About this Hike:  Been a while since I've had a weekend where I'm able to squeeze in a timed Camelback climb.  Considering that it was fairly hot out, I guess 33 minutes wasn't terrible. I took just a few short pauses on the way up, usually for a quick drink of water.  And, those pauses primarily came in the home stretch in that final, steep area of scrambling.

Neither the trails nor the parking area were very busy this morning. It's a great conundrum—cooler temps and busy trails, or challenging heat and quieter trails?

Saturday, June 3, 2017

Los Burros Trail - Pinetop

Weather:  82º, sunny

About this Hike:  I had difficulty finding the details I wanted about Los Burros online, so I'm going to try to share them here. Hopefully this helps another aspiring Los Burros explorer.

Los Burros is an easy drive from downtown Pinetop-Lakeside, AZ.  It does require about seven miles over a dirt road. Websites say it's a gravel road which to me means hard packed gravel and oil.  Oh no...this road is dirt.  It is well-maintained, graded dirt.  I didn't encounter any major potholes or washboard sections.  However, it's dirt and your car will get filthy.  I was driving in my brand new Mazda CX-3 and was not happy.

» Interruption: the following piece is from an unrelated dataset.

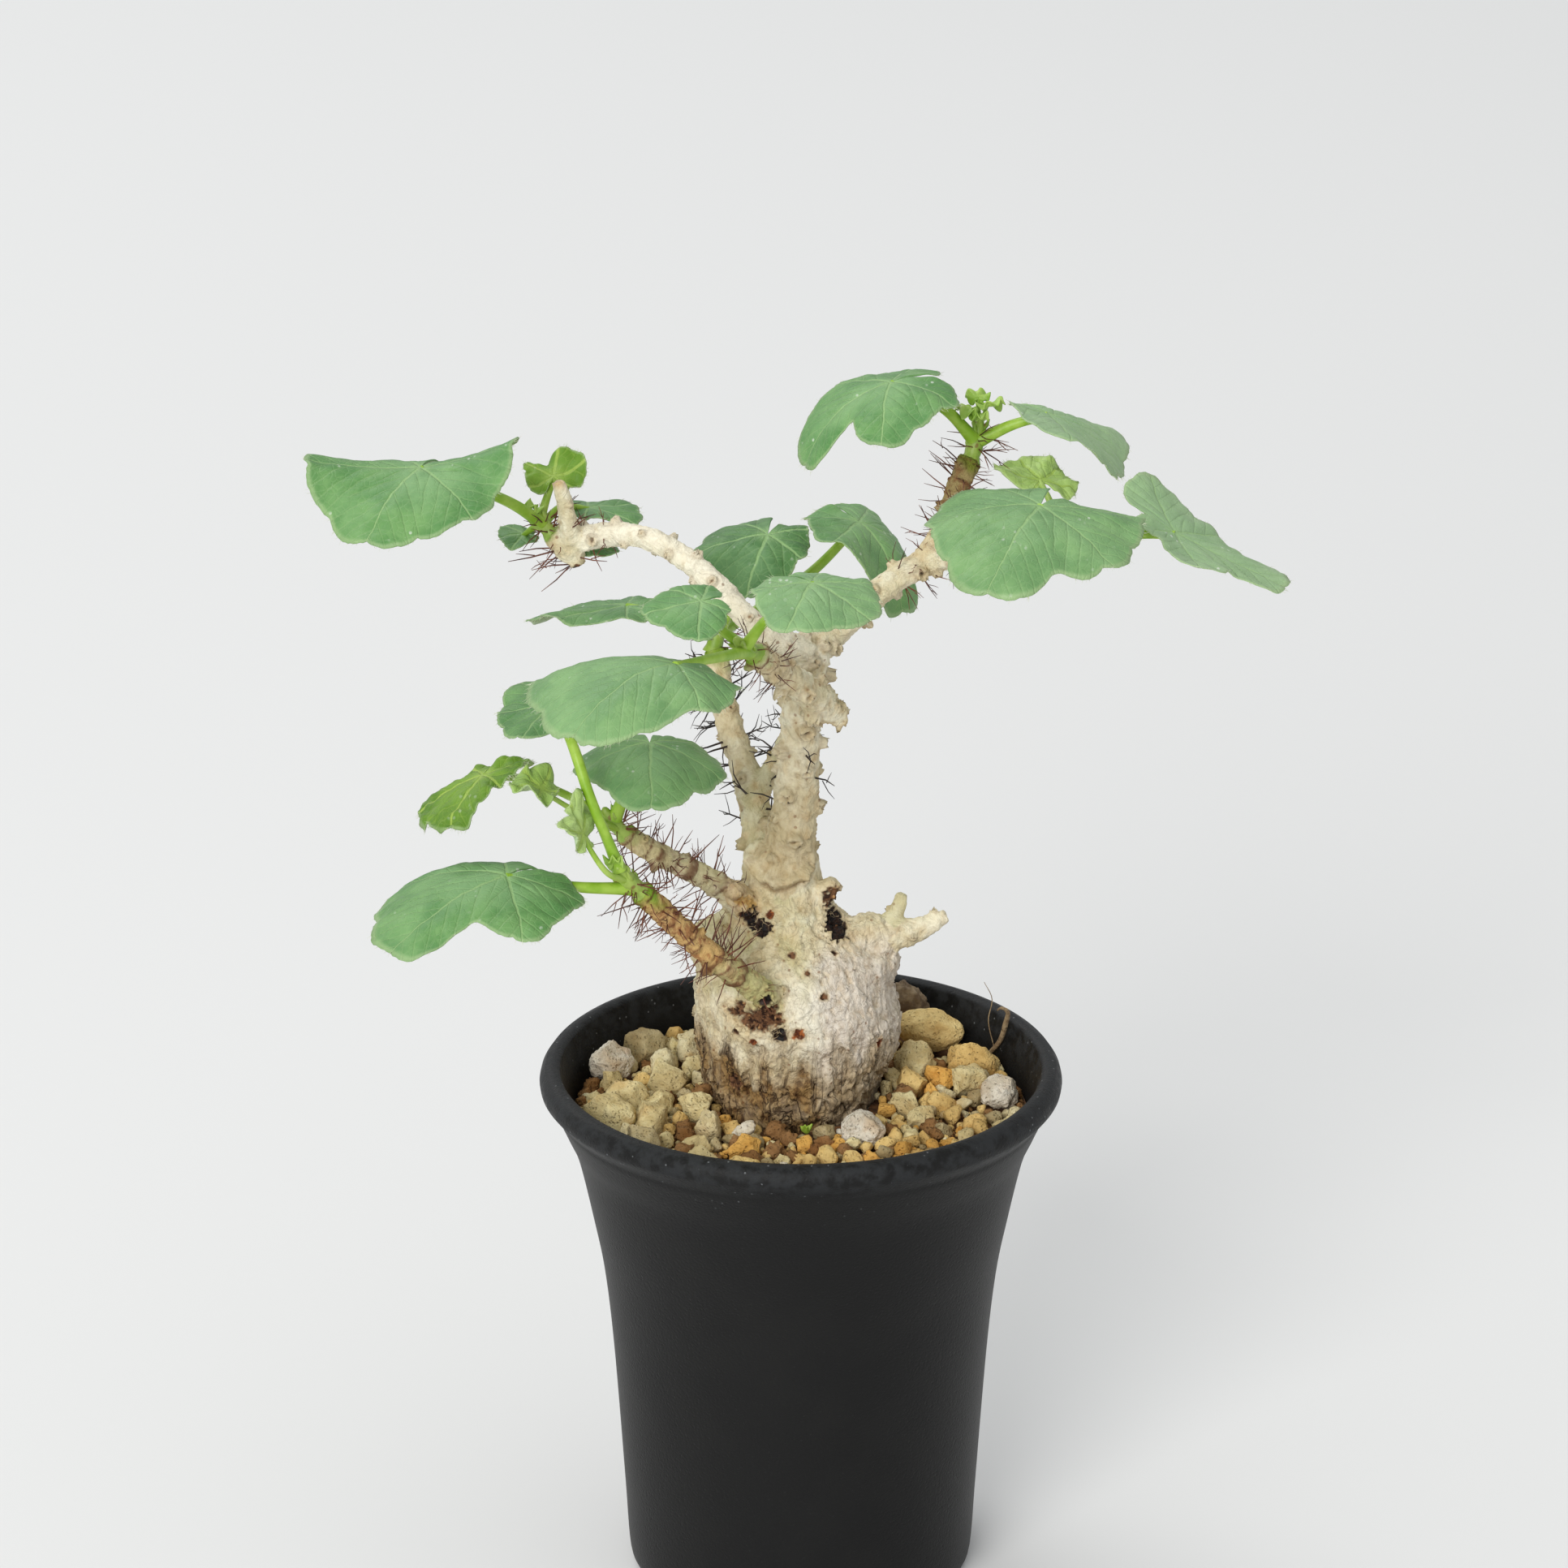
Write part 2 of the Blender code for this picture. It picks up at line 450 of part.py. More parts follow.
def gravel():
    """The potting gravel, with plain holes where the caudex and the larger stones sit."""
    top = inside_radius(BED_TOP) - GAP
    sides = [(r - GAP, z) for r, z in POT_INSIDE[1:] if z < BED_TOP]
    low = FLOOR + GAP
    bed = turned([(0, BED_TOP), (top, BED_TOP), *reversed(sides), (POT_INSIDE[0][0] - GAP, low), (0, low)], BED_SIDES)
    pebbles = []
    for index, (x, y, z, radius) in enumerate(stone_places()):
        halves = (radius, radius * 0.86, radius * 0.78)
        pebbles.append(stone((x, y, z), halves, 40 * index % 180, index))
    heap = boolean(bed, pebbles, "UNION")
    seats = [stone(s.middle, s.halves, s.turn, n, 2, GAP + 0.1) for n, s in enumerate(LOOSE_STONES.values())]
    return boolean(heap, [caudex(GAP + 0.15), *seats], "DIFFERENCE")


def caudex(grow=0.0):
    """The swollen stem and its root, turned from its rows and pushed out of round."""
    mesh = turned([(row[1], row[0]) for row in reversed(CAUDEX_ROWS)], CAUDEX_SIDES)
    for corner in mesh.vertices:
        height = corner.co.z / MM
        flat = Vector((corner.co.x, corner.co.y)) / MM
        compass = math.degrees(math.atan2(flat.y, flat.x))
        push = grow if flat.length > 0.01 else 0.0
        for angle, level, out, spread, tall in LUMPS:
            off = (compass - angle + 180) % 360 - 180
            push += out * math.exp(-((off / spread) ** 2) - ((height - level) / tall) ** 2) * (flat.length > 2)
        push += 0.7 * noise.noise(Vector((flat.x, flat.y, height)) * 0.16) * min(1, flat.length / 6)
        flat += flat.normalized() * push
        x, y = caudex_middle(height)
        rise = grow * (0.0 if flat.length > 1 else (1 if height > 100 else -1))
        corner.co = point(flat.x + x, flat.y + y, height + rise)
    return mesh


def caudex_middle(height):
    for low, high in zip(CAUDEX_ROWS, CAUDEX_ROWS[1:]):
        if height <= high[0]:
            t = (height - low[0]) / (high[0] - low[0])
            return [low[i] + (high[i] - low[i]) * t for i in (2, 3)]
    return CAUDEX_ROWS[-1][2:]


def at(route, share):
    """The middle, the direction and the radius of a branch at a share of its length."""
    spots = along(route, 1.0)
    index = min(int(share * (len(spots) - 1)), len(spots) - 2)
    ahead = (spots[index + 1].xyz - spots[index].xyz).normalized()
    return spots[index].xyz, ahead, spots[index].w


def sideways(ahead, turn):
    """A unit vector at a right angle to the branch, at this turn round it."""
    first = ahead.orthogonal().normalized()
    return first * math.cos(turn) + ahead.cross(first) * math.sin(turn)


def scars():
    draw = random.Random(SCAR_SEED)
    found = []
    for route, count in SCARS:
        for index in range(count):
            middle, ahead, radius = at(route, (index + 0.7) / (count + 0.4))
            out = sideways(ahead, index * 2.4 + draw.uniform(-0.3, 0.3))
            size = SCAR_RADIUS * draw.uniform(0.8, 1.15) * min(1.0, radius / 2.4)
            found.append(stone(middle + out * (radius - 0.1 * size), (size, size, size), index * 50, index))
    return found


def bristle(root, out, length):
    """A three-sided needle from its root."""
    shape = bmesh.new()
    bmesh.ops.create_cone(
        shape, cap_ends=True, segments=3, radius1=BRISTLE_ROOT * MM, radius2=0,
        depth=length * MM, matrix=Matrix.Translation(Vector((0, 0, length / 2)) * MM),
    )
    bmesh.ops.remove_doubles(shape, verts=shape.verts, dist=MERGE)
    turn = out.to_track_quat("Z", "Y").to_matrix().to_4x4()
    bmesh.ops.transform(shape, matrix=Matrix.Translation(root * MM) @ turn, verts=shape.verts)
    return from_bmesh(shape)


def clear_of(trees, root, tip, least):
    for step in range(2, 9):
        spot = (root + (tip - root) * (step / 8)) * MM
        for tree in trees:
            near = tree.find_nearest(spot, least * MM)
            if near[0] is not None:
                return False
    return True


def bristles(others):
    """The bristles, each aimed afresh until it is clear of the pieces in others."""
    draw = random.Random(BRISTLE_SEED)
    trees = [BVHTree.FromPolygons([v.co for v in m.vertices], [p.vertices for p in m.polygons]) for m in others]
    found = []
    for route, start, end, count, shortest, longest in BRISTLES:
        for index in range(count):
            share = start + (end - start) * (index + 0.5) / count
            middle, ahead, radius = at(route, share)
            for _ in range(14):
                aim = sideways(ahead, draw.uniform(0, math.tau))
                lean = ahead * draw.uniform(-0.25, 0.55)
                out = (aim + lean).normalized()
                length = draw.uniform(shortest, longest)
                root = middle + aim * (radius - BRISTLE_SUNK)
                tip = root + out * (length + BRISTLE_SUNK)
                if clear_of(trees, root, tip, BRISTLE_CLEAR):
                    found.append(bristle(root, out, length + BRISTLE_SUNK))
                    break
    return found


def wood(sockets, others):
    """The whole woody plant as one body: root, caudex, branches, scars and bristles."""
    limbs = [tube(route, BRANCH_STEP, 2 if route[0][3] > WIDE_BRANCH else 1) for route in BRANCHES]
    core = boolean(caudex(), [*limbs, *scars()], "UNION")
    core = boolean(core, sockets, "DIFFERENCE")
    return boolean(core, bristles(others), "UNION")


def blade_frame(leaf):
    """The middle vein's direction, the blade's left and its upper side."""
    heading, rise, roll = (math.radians(a) for a in leaf.facing)
    forward = Vector((math.cos(rise) * math.cos(heading), math.cos(rise) * math.sin(heading), math.sin(rise)))
    level = Vector((-math.sin(heading), math.cos(heading), 0))
    up = forward.cross(level)
    return forward, level * math.cos(roll) + up * math.sin(roll), up * math.cos(roll) - level * math.sin(roll)


def between_veins(values, angle):
    """A value given at the five veins, eased from one vein to the next."""
    along_veins = min(max(angle / VEIN_SPREAD + 2, 0), 3.999)
    first = int(along_veins)
    ease = (1 - math.cos(math.pi * (along_veins - first))) / 2
    return values[first] * (1 - ease) + values[first + 1] * ease


def blade_reach(leaf, angle):
    """How far the blade reaches from its hub at an angle to the middle vein."""
    reach = between_veins(leaf.veins, angle) * (1 - SINUS * math.sin(math.pi * angle / VEIN_SPREAD) ** 2)
    past = max(0.0, (abs(angle) - 2 * VEIN_SPREAD) / (BLADE_OPEN - 2 * VEIN_SPREAD))
    reach *= 1 - 0.4 * past**2
    for middle, width, depth in leaf.bites:
        reach *= 1 - depth * math.exp(-(((angle - middle) / width) ** 2))
    return reach


def blade_point(leaf, share, angle, tooth=0.0):
    """A point of the blade, at a share of the way out from the hub."""
    forward, left, up = blade_frame(leaf)
    out = share * blade_reach(leaf, angle) * (1 + tooth)
    bend = between_veins(leaf.droop, angle) * MM
    bend = bend if abs(bend) > 1e-6 else 1e-6
    flat, drop = math.sin(bend * out) / bend, (1 - math.cos(bend * out)) / bend
    height, phase = leaf.ripple
    turn = math.radians(angle)
    wave = height * share**2 * math.cos(6 * turn + math.radians(phase))
    across = forward * math.cos(turn) + left * math.sin(turn)
    return Vector(leaf.hub) + across * flat + up * (wave - drop)


def blade(leaf):
    """The toothed blade as one sheet of triangles, thickened alike on both faces."""
    large = max(leaf.veins) > 9
    rings = ((0.4, 12), (0.75, 24), (1.0, 24)) if large else ((0.5, 8), (1.0, 16))
    shape = bmesh.new()
    hub = shape.verts.new(point(*leaf.hub))
    rows = []
    for share, steps in rings:
        row = []
        for step in range(steps + 1):
            angle = BLADE_OPEN * (2 * step / steps - 1)
            tooth = (TOOTH if step % 2 else -TOOTH) if share == 1 else 0
            row.append(shape.verts.new(blade_point(leaf, share, angle, tooth) * MM))
        rows.append(row)
    for one, two in zip(rows[0], rows[0][1:]):
        shape.faces.new((hub, one, two))
    for inner, outer in zip(rows, rows[1:]):
        each = (len(outer) - 1) // (len(inner) - 1)
        for index, (a, b) in enumerate(zip(inner, inner[1:])):
            rim = outer[each * index : each * index + each + 1]
            for one, two in zip(rim, rim[1:]):
                shape.faces.new((a, one, two))
            shape.faces.new((a, rim[-1], b))
    obj = linked(from_bmesh(shape))
    sheet = obj.modifiers.new("thickness", "SOLIDIFY")
    sheet.thickness = BLADE_THICK * MM
    sheet.offset = 0
    mesh = to_mesh(obj)
    shape = bmesh.new()
    shape.from_mesh(mesh)
    bmesh.ops.recalc_face_normals(shape, faces=shape.faces)
    return from_bmesh(shape)


def stalk(leaf, grow=0.0):
    """The leaf stalk, from a shallow socket in its bud to the underside of the hub."""
    _, _, up = blade_frame(leaf)
    end = Vector(leaf.hub) - up * 0.5
    middle, _, radius = at(BUDS[leaf.bud], leaf.foot)
    target = Vector(leaf.via[0]) if leaf.via else end
    aim = (target - middle).normalized()
    foot = middle + aim * (radius - SOCKET - grow)
    bends = [Vector(p) for p in leaf.via] or [(foot + end) / 2 + Vector((0, 0, 0.05 * (end - foot).length))]
    route = [(*foot, leaf.stalk * 1.15), *[(*p, leaf.stalk) for p in bends], (*end, leaf.stalk * 0.75)]
    return tube(route, 8.0, 1, grow)


def main():
    clear_scene()
    parts = bpy.data.collections.new("potted_jatropha")
    bpy.context.scene.collection.children.link(parts)

    leaves = {name: boolean(blade(leaf), [stalk(leaf)], "UNION") for name, leaf in LEAVES.items()}
    for name, mesh in leaves.items():
        place(name, mesh, "young_green" if name in YOUNG else "leaf_green", parts)
    sockets = {name: [stalk(leaf, GAP) for leaf in LEAVES.values() if leaf.bud == name] for name in BUDS}
    buds = {}
    for name, route in BUDS.items():
        body = tube(route, 2.5, 1)
        buds[name] = boolean(body, sockets[name], "DIFFERENCE") if sockets[name] else body
        place(name, buds[name], "bud_green", parts)

    place("pot", pot(), "black_plastic", parts)
    heap = place("gravel", gravel(), "gravel", parts)
    stones = []
    for seed, (name, item) in enumerate(LOOSE_STONES.items()):
        stones.append(place(name, stone(item.middle, item.halves, item.turn, seed, 2), item.colour, parts))

    clear_of_these = [*leaves.values(), *buds.values(), heap.data, *[s.data for s in stones]]
    every_socket = [stalk(leaf, GAP) for leaf in LEAVES.values()]
    place("plant", wood(every_socket, clear_of_these), "pale_bark", parts)


main()
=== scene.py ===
"""Dresses the potted jatropha: a fine pot, gravel, bark, bristles, buds and veined leaves.

Lengths and places in the tables are in millimetres, in the frame's own axes, and become metres as each mesh
is made. The plant's tables (branches, buds, leaves) say the same as the model's source, so every fine piece
stands where the solid that it replaces stands.
"""

import json
import math
import random
from typing import NamedTuple

import bmesh
import bpy
import numpy as np
from mathutils import Matrix, Vector, kdtree, noise
from mathutils.bvhtree import BVHTree

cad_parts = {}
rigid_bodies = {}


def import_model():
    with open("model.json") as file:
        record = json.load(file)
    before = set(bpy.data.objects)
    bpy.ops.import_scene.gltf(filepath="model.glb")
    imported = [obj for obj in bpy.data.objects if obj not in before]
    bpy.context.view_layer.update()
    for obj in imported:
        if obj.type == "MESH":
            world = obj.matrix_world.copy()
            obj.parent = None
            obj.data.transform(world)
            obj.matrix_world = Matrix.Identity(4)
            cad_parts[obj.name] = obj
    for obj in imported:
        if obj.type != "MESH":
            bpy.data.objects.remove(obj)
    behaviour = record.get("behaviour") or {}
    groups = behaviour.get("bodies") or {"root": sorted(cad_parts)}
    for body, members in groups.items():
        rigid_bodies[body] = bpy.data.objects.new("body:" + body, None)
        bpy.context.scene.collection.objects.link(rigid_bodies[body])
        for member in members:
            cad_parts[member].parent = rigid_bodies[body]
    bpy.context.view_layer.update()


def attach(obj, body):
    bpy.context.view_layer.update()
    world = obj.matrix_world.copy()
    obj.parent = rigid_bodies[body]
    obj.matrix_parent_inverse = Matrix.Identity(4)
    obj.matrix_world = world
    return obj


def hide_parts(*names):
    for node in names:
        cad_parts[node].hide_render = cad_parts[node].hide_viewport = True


for item in list(bpy.data.objects):
    bpy.data.objects.remove(item, do_unlink=True)

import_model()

MM = 0.001
BODY = "root"
NOISE_SEED = 8
noise.seed_set(NOISE_SEED)

# Camera, worked out from the pot's rim and sides in the photo
CAMERA_PLACE = (-0.0029, -0.8988, 0.4826)
CAMERA_PITCH = 20.58  # degrees below level
CAMERA_LENS = 130.4
SENSOR = 36.0

# Pot: outer and inner profiles as (radius, height), from the bottom up
FLOOR = 2.0
POT_OUTSIDE = (
    (28.0, 0.0), (28.9, 0.25), (30.0, 1.4), (30.5, 6.0), (31.0, 15.0), (32.7, 41.0), (34.2, 56.0),
    (36.0, 66.0), (38.6, 78.0), (40.6, 83.0), (42.3, 86.9), (42.35, 87.3), (42.8, 88.1), (44.0, 89.3),
    (44.85, 90.4), (45.0, 91.4), (44.75, 92.5), (44.0, 93.6), (42.9, 93.95),
)
POT_INSIDE = (
    (28.4, FLOOR), (31.2, 41.0), (32.7, 56.0), (34.5, 66.0), (37.1, 78.0), (39.4, 85.0), (41.4, 93.2),
)
POT_LIP = ((41.5, 93.5), (42.1, 93.85))
POT_SIDES = 160
DRAIN_HOLES = 6
DRAIN_RADIUS = 3.0
DRAIN_CIRCLE = 17.0
DRAIN_SIDES = 32
SHARP_ANGLE = 50

# Gravel: the bed, and the large stones that the solid shows too
BED_TOP = 85.2
BED_RINGS = 44
BED_SIDES = 200
GAP = 0.3
CAUDEX_MIDDLE = (-0.5, 7.8)  # where the caudex stands in the gravel
CAUDEX_CLEAR = 16.5
STONE_SEED = 11
STONE_SIZES = ((3.3, 4.6, 260, "back"), (2.1, 3.1, 420, "any"), (1.3, 1.9, 700, "front"))
MOST_STONES = 52
# Each kind's tint, and the tint and colour at which each look starts
STONE_KINDS = {
    "cream": 0.05, "pale": 0.16, "tan": 0.30, "orange": 0.45, "brown": 0.60, "grey": 0.75, "white": 0.90,
}
STONE_COLOURS = (
    (0.0, (0.82, 0.71, 0.40)), (0.11, (0.81, 0.72, 0.46)), (0.22, (0.84, 0.61, 0.25)),
    (0.38, (0.84, 0.49, 0.13)), (0.52, (0.34, 0.185, 0.075)), (0.68, (0.50, 0.41, 0.23)),
    (0.82, (0.86, 0.81, 0.70)),
)
# Fillers between the large stones: radius from, to, tries, height over the bed, icosphere level
FILLERS = (
    ("gravel_pebbles", 1.3, 2.2, 1500, 0.8, 3),
    ("gravel_grit", 0.7, 1.25, 4200, 0.7, 2),
    ("gravel_crumbs", 0.3, 0.6, 6500, 0.35, 1),
)
FILLER_SEED = 21
FILLER_CLEAR = 14.0  # no filler lies nearer to the pot's axis
FINEST = 0.5  # fillers under this radius take their tints from a list of their own
CRUMB_TINTS = (0.30, 0.45, 0.60, 0.60, 0.60)
# A stone's skin: features to its radius, and share of its roughness
STONE_RELIEF = ((2.2, 1.0), (6.0, 0.5), (13.0, 0.3))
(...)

But, give the road plenty of respect, especially if you're in a car, and you'll be OK.

The Los Burros trailhead originates from a campground with the same name.  It's a peaceful respite in the woods with some preserved historical U.S. Forest Service structures onsite.  The higher elevation lends to cooler temperatures.

The trail forms a giant loop said to be ~10 miles.  I chose to hike up to the fire lookout tower which was probably around eight miles round trip.  Numbered markers dot the trees along the trail and maps are available at the trailhead.  While fairly well-signed, staying on course does get tricky in places.

Hiking up to the fire tower takes you through green, flower-filled meadows; ponderosa pine forest; and even some stands of aspen.  When I reached the summit of Lake Mountain and the fire tower, a ranger was manning it and invited me up.

He was a very interesting older gentleman who had spent many a summer in what I learned is called the Lake Mountain Lookout.  This particular ranger had gone back to school for graphic design.  His artwork and photography decorates the 7x7 interior of the tower ('the cab' as they call it).  Upon my departure, he let me pick a postcard he had designed with artwork depicting Lake Mountain Lookout. Such an amazing souvenir of this hike.

Lake Mountain wasn't my first Arizona fire tower hike, and I hope it's not my last.  These towers require me to force one foot in front of the other.  With metal mesh staircases and a ladder for the final six-foot climb, these do no favors for my fear of heights.  However, the experience you have visiting these historic U.S. Forest Service structures makes the discomfort more than worth it.

So what is Lake Mountain anyway?  Well it turns out just below the fire tower there's a large, open meadow.  This has been known to fill during heavy rains, hence the name Lake Mountain Lake.  It was a marshy grassland during my visit in early June.  I noted some bones—possibly elk—strewn about the meadow.

Overall, an awesome hike worth the hassle of getting to in the White Mountains.



Lake Mountain Lake

My poor new car!



Friday, May 26, 2017

Tour Guide on Echo...

Weather:  92º, sunny

About this Hike:  I was with some good company and chose not to do a time trial.  With warm-ish temps (although very nice for late May), I didn't want any of my visitors to croak from heat exhaustion.  No Cholla trail here though—my visitors are required to do Echo Canyon :)

The trail wasn't too crowded this Friday morning.  We saw some wildlife including several big orange lizards and a unique bird.  Maybe a roadrunner?


Routine and enjoyable late-spring hike before the real heat sets in.

Saturday, April 22, 2017

Back to Piestewa

Weather:  84º, sunny

Time:  25 minutes

About this Hike:  Warmer weather may have skimmed off the weakest of Saturday hikers... While crowded, I've seen much worse at Piestewa.

Despite the heat I still posted a reputable time.  At the summit there were large wasps (possibly male velvet ants?) that seemed to like buzzing around me.  Concerned for my safety, I descended from the summit after only a short stay.

Overall a nice, uneventful hike as we quickly say goodbye to tolerable temps in The Valley.